What he does do is both clever and plausible, thanks to Connelly's cunning plotting and John Romano's sure-handed script (a great leap forward after Nights in Rodanthe and Intolerable Cruelty). Director Brad Furman finds visual ways to incorporate flashbacks without derailing the fast-moving story.

He also has a stellar cast to flesh out Connelly's nicely matched set of characters, starting with McConaughey as Haller. McConaughey captures the sense of an attorney whose idealism has been replaced by laser-guided pragmatism - but who mourns the loss of his own ability to believe in a client's innocence. His Mick Haller doesn't game the system and he's not a puppetmaster - just a guy who knows which strings to pull or buttons to push at key moments, though the outcome is never assured. McConaughey plays him with hints of the conscience he has all but buried.
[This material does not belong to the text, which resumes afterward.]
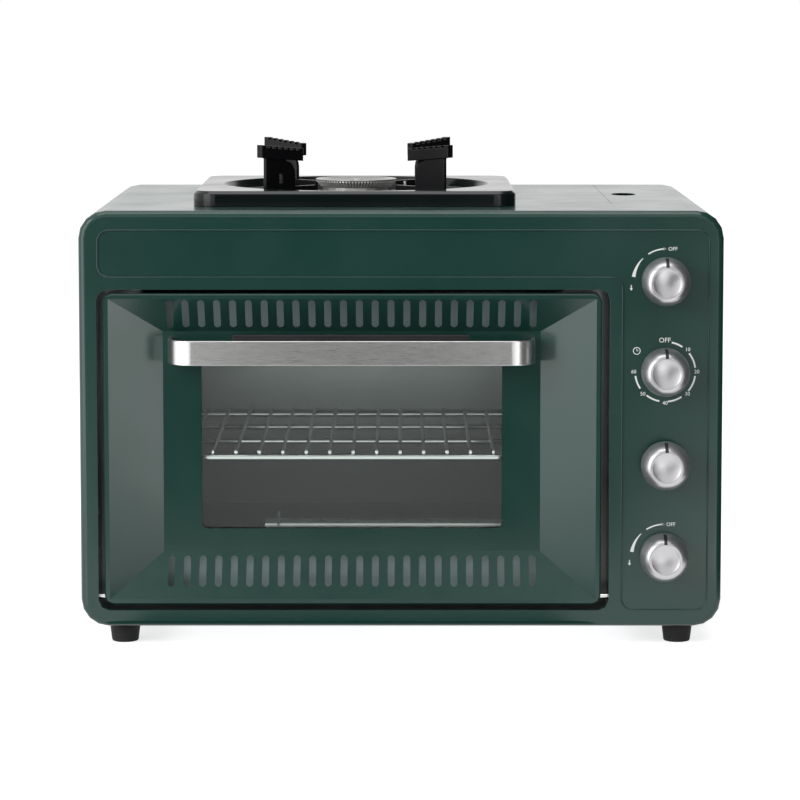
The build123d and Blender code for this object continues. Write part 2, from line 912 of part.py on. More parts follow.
def make_handle_bar():
    left, right = handle_ends()
    outer = strap_outline(left, right, 0)
    inner = strap_outline(left, right, handle_thickness)
    z = (handle_z - handle_height / 2, handle_z + handle_height / 2)
    return top_slab(outer - inner, z)


def strap_outline(left, right, inset):
    """U-shaped plan outline of the handle, open towards the door."""
    radius = handle_radius - inset
    front = front_y - handle_reach + inset
    back = front_y + bevel_depth
    points = rounded_points((left + inset, right - inset), (front, back + radius), radius, corner_steps)
    front_points = points[2 * (corner_steps + 1):]
    ends = [(right - inset, back), (left + inset, back)]
    return make_face(Polyline(*front_points, *ends, close=True))


def make_handle_posts():
    posts = []
    for x in handle_screw_xs():
        half = handle_post_width / 2
        z = (handle_z - handle_height / 2 + 2, handle_z + handle_height / 2 - 2)
        post = block((x - half, x + half), (bevel_depth - handle_post_length, bevel_depth), z)
        hole_start = at(x, bevel_depth - handle_post_length + 1, handle_z)
        posts.append(post - square_hole(hole_start, at(x, bevel_depth, handle_z), handle_hole_width()))
    return as_one(posts)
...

Phillippe is silky and insinuating as his pretty-boy client, while Josh Lucas has a smugness that's wonderfully punctured as the assistant D.A. Marisa Tomei (as Haller's ex-wife), William H. Macy (as Haller's investigator), Shea Whigham (as a jailhouse snitch) and several others make their roles valuable and vibrant.

The Hollywood legal thriller has been watered- and dumbed-down over the past decade. But The Lincoln Lawyer aims high, assuming that its audience will be able to follow complex plotting and take delight in its twists and turns. It's a movie that stays one step ahead of the viewer - and pays off in the end.